Colin, I confess, I am exactly like you when it comes to being genuinely curious about people’s “backstory”, their culture, their life experiences and so on. I was also surprised to learn it isn’t okay to ask. But I think a lot of that surprise (and I suspect this is very much the same for you) is because it just doesn’t occur to me that someone might ask for any other reason than being genuine and friendly or asking from anything other than a position where you consider the other person to be an equal.
Yes, AJ–I certainly did assume that anyone who asked did so from the same pure motive. Sadly, that’s not the case. It takes a lot of effort to hold my tongue now when that question jumps to mind (which happens every time I see someone ethnically different to me), but respect for that person has to come first.
I think it’s a shame that we can’t indulge simple curiosity without offending. Having said that, I am aware of it, so I almost never ask where someone is from. Almost never.
I understand where you’re coming from Silver Fox. But to many people, asking this question is like asking a woman, “Are you fat or pregnant?” simply because you want to know whether you need to congratulate her.

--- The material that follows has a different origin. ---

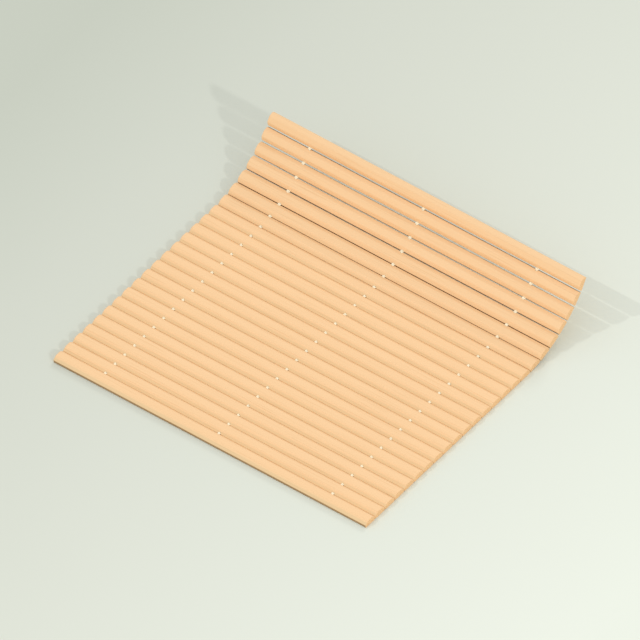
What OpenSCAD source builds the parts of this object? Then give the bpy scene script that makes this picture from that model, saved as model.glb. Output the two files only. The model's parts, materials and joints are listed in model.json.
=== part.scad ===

No malice intended, but there’s a whole world of hurt behind the innocent question. But it’s amazing how much people will open up to people they trust. Building that trust is hard, but always the better way.
You have voiced so many of my thoughts and concerns.
You speak English with an English accent (BBC or Masterpiece Theater or whatever)? I’ve just added fifteen points to your IQ.
You are black, and you speak with an accent? Please, God, don’t let me see you through the glasses that tinge everything with hunger and ignorance and “different from me.”
Because–
Whatever your accent
Do you care about your children?
Me, too.
Do you want to go to bed at night not worrying that someone you love will be dead when you when you wake up?
Please, God. Me, too.
Does it make you happy when you prepare a meal, and people eat, and they are satisfied?
Me, too.
We are so different.
We are not different at all.
Thank you, Stephanie. What can I say? Yes, we are so different, and not different at all. Excellent thoughts.